Another major challenge is: Although I am a musician of high standards, impeccable training and of high quality,
I am also (not unlike like Viviana Guzman) a ‘musician of the people’
This has enhanced my career: I reach a larger audience. However the challenge is that I am perceived as a popular musician, and thisperhaps sometimes works against one. Those who inhabit what is termed: the straight classical world are perhaps sometimes not as welcoming as one would like! In France we carry in the culture a notion of traverser la barriere (crossing the musical barrier). As Francis Poulenc said Je suis un musicien sans etiquette (I am a musician without boundaries). In France the flute is viewed as a voice so it’s less of a problem there.
What has been your greatest joy?
A great gift I learned from my two teachers, Alain Marion and Jean- Pierre Rampal, was the immediacy of joy in the sound.
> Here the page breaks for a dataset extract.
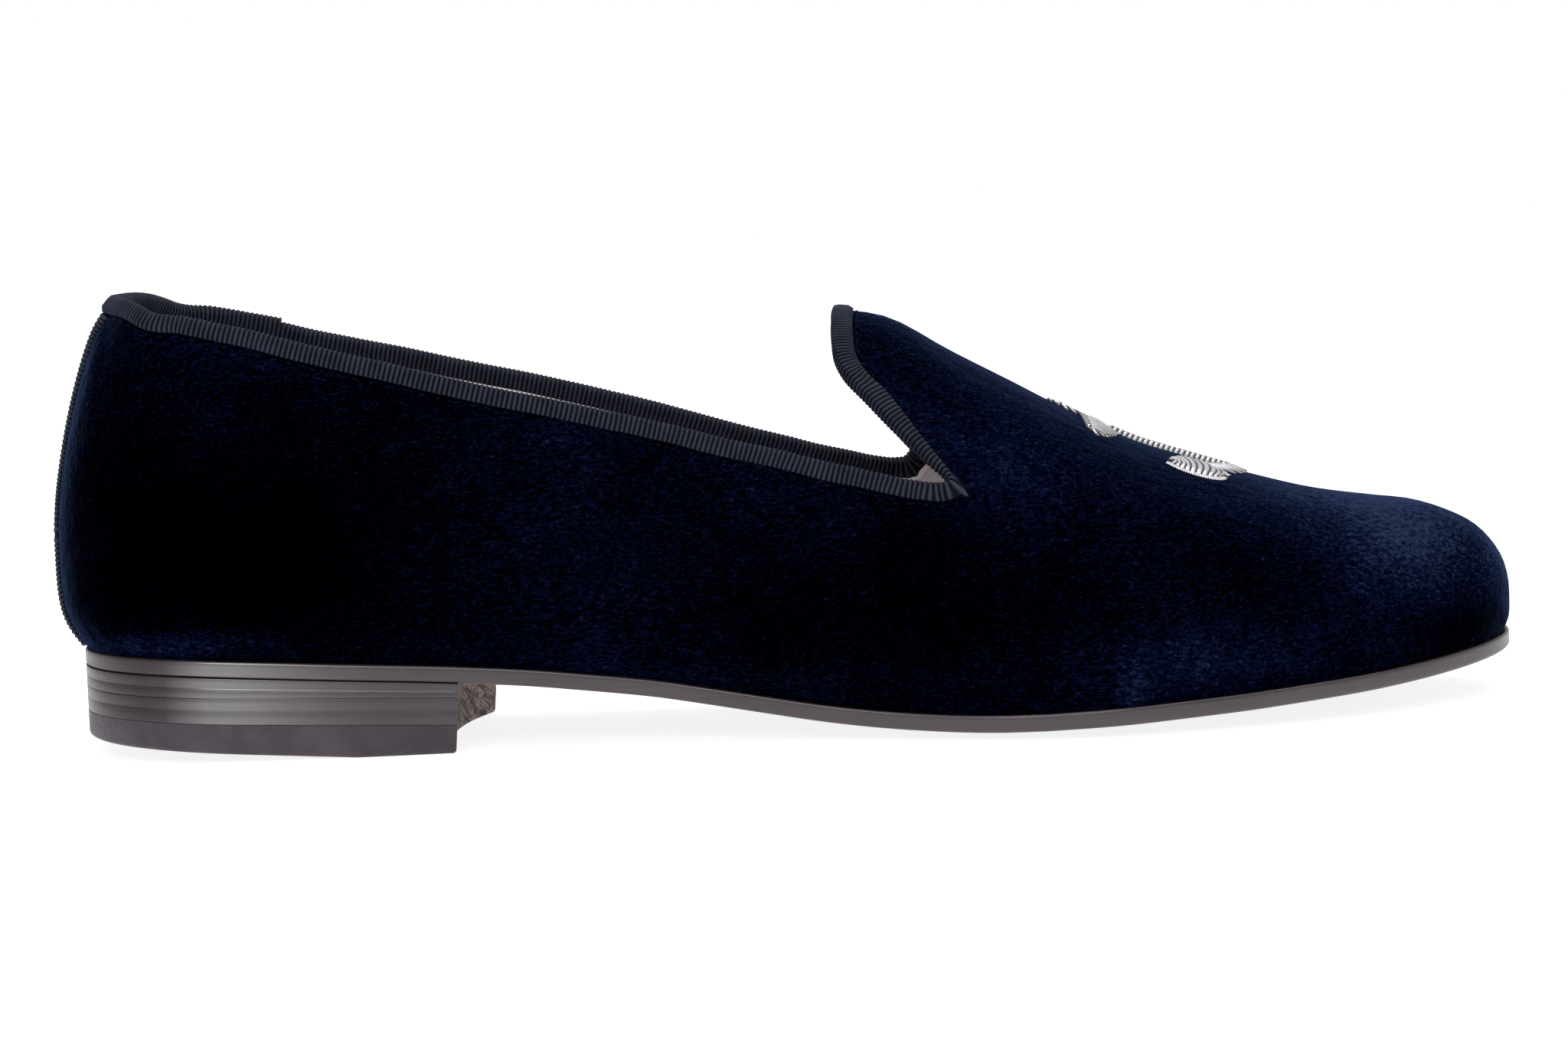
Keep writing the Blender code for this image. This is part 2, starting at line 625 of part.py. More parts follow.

So I can honestly say that my greatest joy is being a flute player- one whose desire for creative self expression is absolutely satiated through my own flute playing.
This is not about ego-it’s about a sense of being completely connected on four levels when playing ( emotional, spiritual, intellectual and physical) It’s about spontaneity, about satisfaction in having the technique with which to fully express oneself through the sound of the instrument. I am by nature a joyful communicator and thanks to my French flute teachers the best voice I have is my flute!